** START GIVEN RECORDS **
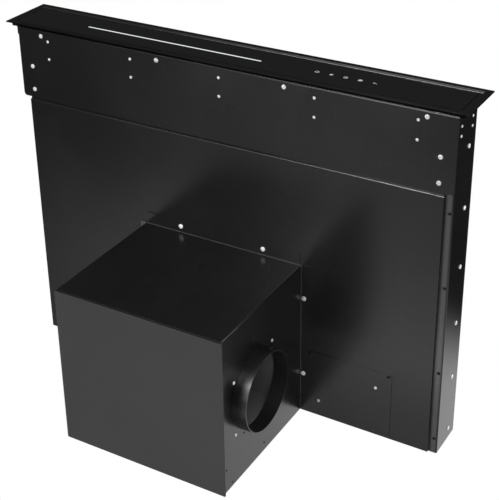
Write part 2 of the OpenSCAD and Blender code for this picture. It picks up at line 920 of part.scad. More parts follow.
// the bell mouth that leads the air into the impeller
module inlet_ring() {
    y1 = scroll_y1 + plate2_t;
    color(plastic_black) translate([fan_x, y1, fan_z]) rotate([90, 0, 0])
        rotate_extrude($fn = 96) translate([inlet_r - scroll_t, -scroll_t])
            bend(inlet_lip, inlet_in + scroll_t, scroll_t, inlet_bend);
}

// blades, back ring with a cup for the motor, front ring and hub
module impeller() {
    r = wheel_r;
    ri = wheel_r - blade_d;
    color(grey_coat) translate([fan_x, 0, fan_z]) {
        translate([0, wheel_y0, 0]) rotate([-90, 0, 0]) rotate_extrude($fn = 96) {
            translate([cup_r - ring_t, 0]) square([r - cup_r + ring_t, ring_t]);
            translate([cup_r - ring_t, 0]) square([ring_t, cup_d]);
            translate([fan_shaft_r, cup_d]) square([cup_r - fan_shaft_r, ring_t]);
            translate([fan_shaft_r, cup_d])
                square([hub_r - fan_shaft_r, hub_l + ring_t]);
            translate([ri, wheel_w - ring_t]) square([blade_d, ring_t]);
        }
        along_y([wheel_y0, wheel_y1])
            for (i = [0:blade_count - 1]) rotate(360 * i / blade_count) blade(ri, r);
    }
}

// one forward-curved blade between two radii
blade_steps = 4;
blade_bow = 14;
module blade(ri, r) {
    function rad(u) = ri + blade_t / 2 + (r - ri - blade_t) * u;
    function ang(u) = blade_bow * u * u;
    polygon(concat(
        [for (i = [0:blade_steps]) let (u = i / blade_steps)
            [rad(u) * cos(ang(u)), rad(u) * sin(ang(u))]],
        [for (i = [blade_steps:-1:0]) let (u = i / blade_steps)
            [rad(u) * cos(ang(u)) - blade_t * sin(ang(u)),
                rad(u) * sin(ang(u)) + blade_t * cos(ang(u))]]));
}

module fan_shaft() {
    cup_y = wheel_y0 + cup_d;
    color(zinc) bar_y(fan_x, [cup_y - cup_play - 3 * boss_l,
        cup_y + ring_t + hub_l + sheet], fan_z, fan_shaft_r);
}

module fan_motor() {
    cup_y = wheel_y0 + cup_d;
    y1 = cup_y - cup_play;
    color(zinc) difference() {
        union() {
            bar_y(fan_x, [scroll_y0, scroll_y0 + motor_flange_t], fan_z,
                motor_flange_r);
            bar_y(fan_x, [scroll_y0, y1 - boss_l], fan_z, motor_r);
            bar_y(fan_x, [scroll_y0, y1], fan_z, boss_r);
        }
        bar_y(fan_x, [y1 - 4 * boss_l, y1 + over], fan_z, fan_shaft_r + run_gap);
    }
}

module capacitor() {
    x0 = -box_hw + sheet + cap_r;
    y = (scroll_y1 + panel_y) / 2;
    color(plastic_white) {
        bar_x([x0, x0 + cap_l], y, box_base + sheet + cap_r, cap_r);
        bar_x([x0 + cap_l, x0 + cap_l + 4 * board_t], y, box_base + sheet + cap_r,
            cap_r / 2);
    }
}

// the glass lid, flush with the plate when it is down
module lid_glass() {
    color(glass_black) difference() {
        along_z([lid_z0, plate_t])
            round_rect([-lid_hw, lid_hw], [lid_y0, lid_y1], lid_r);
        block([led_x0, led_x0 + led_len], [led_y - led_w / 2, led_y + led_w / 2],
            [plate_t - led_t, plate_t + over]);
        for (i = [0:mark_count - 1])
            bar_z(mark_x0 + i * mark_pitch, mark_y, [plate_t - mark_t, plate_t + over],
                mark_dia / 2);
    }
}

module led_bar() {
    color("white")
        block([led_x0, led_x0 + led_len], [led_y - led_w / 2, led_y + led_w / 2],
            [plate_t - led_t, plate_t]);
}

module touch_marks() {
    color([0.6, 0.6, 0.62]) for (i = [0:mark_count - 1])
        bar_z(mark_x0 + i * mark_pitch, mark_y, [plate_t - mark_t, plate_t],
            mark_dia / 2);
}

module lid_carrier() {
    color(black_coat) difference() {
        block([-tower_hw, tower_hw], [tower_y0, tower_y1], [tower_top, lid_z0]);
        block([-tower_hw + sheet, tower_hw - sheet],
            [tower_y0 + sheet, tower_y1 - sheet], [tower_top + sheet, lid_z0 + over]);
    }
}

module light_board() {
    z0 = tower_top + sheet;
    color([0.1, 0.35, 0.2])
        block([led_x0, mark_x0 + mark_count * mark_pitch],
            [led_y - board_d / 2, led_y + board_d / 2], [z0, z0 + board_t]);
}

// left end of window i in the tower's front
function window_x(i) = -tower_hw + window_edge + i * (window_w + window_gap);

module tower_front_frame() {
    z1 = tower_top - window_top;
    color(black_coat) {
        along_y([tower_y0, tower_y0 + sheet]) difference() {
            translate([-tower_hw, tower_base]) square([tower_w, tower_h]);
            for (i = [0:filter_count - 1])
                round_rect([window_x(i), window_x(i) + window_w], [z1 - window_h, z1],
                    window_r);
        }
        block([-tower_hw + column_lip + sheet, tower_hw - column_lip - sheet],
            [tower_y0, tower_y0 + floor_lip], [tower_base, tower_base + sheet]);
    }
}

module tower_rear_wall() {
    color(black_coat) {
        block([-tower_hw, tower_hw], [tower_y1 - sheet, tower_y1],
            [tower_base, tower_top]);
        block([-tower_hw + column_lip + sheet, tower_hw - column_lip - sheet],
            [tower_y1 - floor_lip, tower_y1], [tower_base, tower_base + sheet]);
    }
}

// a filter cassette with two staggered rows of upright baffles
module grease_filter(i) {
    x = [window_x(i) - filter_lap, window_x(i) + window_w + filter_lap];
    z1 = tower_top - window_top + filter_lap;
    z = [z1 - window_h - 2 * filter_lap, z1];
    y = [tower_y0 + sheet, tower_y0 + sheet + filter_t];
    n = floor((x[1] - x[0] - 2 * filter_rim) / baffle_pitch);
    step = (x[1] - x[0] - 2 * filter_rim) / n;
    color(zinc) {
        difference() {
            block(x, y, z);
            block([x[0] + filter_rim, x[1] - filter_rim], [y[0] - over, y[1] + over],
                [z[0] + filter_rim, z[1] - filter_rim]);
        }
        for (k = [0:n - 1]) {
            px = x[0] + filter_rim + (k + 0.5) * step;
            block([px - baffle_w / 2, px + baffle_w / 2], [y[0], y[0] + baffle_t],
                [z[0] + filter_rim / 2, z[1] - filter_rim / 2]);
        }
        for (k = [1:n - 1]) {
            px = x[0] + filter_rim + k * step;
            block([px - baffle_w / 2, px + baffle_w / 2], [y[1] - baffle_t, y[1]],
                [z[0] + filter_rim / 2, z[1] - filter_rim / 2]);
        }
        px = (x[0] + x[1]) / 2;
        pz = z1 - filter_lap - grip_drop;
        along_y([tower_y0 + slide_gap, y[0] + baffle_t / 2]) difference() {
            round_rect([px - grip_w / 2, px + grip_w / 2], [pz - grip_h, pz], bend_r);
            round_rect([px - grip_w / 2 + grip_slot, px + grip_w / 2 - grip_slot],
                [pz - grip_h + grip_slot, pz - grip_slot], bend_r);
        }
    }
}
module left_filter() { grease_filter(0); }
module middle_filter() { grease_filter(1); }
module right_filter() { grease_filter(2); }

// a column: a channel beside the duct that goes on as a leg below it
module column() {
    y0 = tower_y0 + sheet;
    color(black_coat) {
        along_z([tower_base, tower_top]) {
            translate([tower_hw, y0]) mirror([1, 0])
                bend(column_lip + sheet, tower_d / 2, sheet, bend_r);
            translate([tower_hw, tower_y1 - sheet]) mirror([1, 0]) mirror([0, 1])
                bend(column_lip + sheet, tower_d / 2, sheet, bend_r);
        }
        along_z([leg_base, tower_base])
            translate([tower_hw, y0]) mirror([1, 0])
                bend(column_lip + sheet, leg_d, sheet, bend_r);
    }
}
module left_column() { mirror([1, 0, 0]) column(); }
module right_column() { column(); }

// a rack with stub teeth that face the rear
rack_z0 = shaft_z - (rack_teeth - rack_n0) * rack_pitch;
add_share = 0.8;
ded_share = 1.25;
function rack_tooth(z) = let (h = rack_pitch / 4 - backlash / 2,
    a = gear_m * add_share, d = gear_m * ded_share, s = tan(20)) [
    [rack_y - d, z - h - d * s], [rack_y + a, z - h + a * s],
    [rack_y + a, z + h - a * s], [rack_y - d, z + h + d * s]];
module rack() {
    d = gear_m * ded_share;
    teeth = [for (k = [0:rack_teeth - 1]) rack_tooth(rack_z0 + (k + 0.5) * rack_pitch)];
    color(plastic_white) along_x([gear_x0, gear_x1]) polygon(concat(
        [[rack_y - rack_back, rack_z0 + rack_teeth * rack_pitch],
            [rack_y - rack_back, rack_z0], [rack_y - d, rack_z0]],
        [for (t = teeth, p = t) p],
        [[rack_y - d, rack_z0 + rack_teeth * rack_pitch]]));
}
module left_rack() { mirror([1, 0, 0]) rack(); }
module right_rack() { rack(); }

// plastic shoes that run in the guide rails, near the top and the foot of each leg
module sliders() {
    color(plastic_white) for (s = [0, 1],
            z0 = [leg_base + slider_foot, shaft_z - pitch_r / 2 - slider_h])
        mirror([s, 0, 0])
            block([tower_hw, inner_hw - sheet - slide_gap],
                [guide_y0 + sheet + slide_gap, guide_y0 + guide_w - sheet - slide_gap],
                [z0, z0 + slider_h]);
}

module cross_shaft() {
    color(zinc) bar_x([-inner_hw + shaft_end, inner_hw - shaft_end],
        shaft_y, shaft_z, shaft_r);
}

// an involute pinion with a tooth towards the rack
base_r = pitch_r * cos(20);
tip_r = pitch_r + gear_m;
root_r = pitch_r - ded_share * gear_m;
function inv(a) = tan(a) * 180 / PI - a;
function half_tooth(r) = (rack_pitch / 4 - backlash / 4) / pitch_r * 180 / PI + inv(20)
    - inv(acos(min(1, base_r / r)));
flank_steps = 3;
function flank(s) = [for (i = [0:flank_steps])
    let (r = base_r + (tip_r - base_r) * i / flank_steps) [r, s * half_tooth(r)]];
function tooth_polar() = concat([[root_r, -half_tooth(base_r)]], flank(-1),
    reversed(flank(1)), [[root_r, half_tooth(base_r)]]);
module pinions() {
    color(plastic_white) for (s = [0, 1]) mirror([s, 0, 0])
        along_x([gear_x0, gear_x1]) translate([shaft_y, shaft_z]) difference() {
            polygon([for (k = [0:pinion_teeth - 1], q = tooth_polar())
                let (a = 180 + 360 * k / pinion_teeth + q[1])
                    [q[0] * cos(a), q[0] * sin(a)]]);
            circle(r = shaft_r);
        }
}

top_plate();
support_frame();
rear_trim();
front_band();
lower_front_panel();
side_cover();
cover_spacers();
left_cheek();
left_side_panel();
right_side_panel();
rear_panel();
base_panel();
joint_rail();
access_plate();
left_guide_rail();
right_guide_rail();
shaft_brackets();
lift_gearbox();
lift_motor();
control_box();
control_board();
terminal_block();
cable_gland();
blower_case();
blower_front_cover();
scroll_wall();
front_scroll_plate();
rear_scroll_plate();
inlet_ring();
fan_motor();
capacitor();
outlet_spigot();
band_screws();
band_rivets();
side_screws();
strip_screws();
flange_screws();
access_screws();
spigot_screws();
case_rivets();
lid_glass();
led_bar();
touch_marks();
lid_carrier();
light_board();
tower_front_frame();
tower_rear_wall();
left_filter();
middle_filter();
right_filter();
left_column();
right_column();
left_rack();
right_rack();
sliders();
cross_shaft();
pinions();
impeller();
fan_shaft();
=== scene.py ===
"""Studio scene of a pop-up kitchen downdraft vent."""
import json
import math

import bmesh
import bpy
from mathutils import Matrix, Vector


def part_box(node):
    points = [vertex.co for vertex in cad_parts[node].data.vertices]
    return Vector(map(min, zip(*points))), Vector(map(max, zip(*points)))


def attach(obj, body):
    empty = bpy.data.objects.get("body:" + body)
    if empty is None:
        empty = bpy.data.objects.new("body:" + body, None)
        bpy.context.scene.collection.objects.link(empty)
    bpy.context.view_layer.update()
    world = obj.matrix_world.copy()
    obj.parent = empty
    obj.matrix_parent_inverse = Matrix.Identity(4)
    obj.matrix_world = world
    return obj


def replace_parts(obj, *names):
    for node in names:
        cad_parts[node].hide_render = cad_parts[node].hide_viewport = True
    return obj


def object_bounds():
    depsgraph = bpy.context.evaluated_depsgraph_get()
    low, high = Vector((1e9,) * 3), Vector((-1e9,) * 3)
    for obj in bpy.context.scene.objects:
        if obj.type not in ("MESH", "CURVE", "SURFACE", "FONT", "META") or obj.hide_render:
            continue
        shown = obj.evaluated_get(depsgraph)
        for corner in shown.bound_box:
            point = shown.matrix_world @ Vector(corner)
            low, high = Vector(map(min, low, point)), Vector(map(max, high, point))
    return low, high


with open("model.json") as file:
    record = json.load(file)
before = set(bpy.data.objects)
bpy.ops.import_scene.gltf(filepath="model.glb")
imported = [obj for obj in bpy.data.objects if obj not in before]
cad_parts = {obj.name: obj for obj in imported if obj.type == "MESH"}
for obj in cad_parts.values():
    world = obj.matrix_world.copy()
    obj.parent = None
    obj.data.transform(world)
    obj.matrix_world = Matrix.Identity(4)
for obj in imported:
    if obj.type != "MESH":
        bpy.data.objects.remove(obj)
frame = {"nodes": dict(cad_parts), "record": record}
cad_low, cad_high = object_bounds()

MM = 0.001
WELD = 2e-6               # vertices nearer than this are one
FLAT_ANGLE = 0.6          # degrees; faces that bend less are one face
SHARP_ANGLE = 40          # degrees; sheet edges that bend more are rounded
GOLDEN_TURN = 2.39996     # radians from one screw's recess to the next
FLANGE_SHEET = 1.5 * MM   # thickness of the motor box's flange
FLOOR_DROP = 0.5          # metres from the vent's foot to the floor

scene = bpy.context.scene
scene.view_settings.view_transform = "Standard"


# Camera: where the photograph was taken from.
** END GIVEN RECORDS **
** START GIVEN RECORDS **
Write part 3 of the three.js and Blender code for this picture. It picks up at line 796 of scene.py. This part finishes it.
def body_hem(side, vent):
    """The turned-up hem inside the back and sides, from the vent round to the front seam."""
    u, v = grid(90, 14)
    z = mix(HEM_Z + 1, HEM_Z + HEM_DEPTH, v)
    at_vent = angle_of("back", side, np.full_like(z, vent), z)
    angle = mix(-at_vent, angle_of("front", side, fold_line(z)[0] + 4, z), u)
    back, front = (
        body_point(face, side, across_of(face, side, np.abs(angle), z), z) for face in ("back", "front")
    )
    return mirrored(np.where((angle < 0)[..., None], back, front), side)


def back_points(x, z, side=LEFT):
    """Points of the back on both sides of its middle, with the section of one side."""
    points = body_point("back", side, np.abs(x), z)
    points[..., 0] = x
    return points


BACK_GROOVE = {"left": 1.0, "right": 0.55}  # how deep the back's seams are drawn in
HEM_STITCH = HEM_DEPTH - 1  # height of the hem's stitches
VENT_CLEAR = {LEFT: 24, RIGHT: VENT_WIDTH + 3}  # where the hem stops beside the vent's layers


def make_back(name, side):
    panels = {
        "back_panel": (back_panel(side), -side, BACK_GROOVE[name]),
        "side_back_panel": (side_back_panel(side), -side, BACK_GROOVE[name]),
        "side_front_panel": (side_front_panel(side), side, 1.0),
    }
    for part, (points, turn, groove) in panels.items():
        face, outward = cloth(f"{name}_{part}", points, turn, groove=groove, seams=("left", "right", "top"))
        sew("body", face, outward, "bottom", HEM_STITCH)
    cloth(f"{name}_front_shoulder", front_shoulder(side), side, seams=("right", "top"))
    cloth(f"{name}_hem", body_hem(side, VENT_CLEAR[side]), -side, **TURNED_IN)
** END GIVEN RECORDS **
Transcribe word for word the lines from the one holding "top_plate();" through the one holding "if obj.type not". Include both, and add nothing.

top_plate();
support_frame();
rear_trim();
front_band();
lower_front_panel();
side_cover();
cover_spacers();
left_cheek();
left_side_panel();
right_side_panel();
rear_panel();
base_panel();
joint_rail();
access_plate();
left_guide_rail();
right_guide_rail();
shaft_brackets();
lift_gearbox();
lift_motor();
control_box();
control_board();
terminal_block();
cable_gland();
blower_case();
blower_front_cover();
scroll_wall();
front_scroll_plate();
rear_scroll_plate();
inlet_ring();
fan_motor();
capacitor();
outlet_spigot();
band_screws();
band_rivets();
side_screws();
strip_screws();
flange_screws();
access_screws();
spigot_screws();
case_rivets();
lid_glass();
led_bar();
touch_marks();
lid_carrier();
light_board();
tower_front_frame();
tower_rear_wall();
left_filter();
middle_filter();
right_filter();
left_column();
right_column();
left_rack();
right_rack();
sliders();
cross_shaft();
pinions();
impeller();
fan_shaft();
=== scene.py ===
"""Studio scene of a pop-up kitchen downdraft vent."""
import json
import math

import bmesh
import bpy
from mathutils import Matrix, Vector


def part_box(node):
    points = [vertex.co for vertex in cad_parts[node].data.vertices]
    return Vector(map(min, zip(*points))), Vector(map(max, zip(*points)))


def attach(obj, body):
    empty = bpy.data.objects.get("body:" + body)
    if empty is None:
        empty = bpy.data.objects.new("body:" + body, None)
        bpy.context.scene.collection.objects.link(empty)
    bpy.context.view_layer.update()
    world = obj.matrix_world.copy()
    obj.parent = empty
    obj.matrix_parent_inverse = Matrix.Identity(4)
    obj.matrix_world = world
    return obj


def replace_parts(obj, *names):
    for node in names:
        cad_parts[node].hide_render = cad_parts[node].hide_viewport = True
    return obj


def object_bounds():
    depsgraph = bpy.context.evaluated_depsgraph_get()
    low, high = Vector((1e9,) * 3), Vector((-1e9,) * 3)
    for obj in bpy.context.scene.objects:
        if obj.type not in ("MESH", "CURVE", "SURFACE", "FONT", "META") or obj.hide_render:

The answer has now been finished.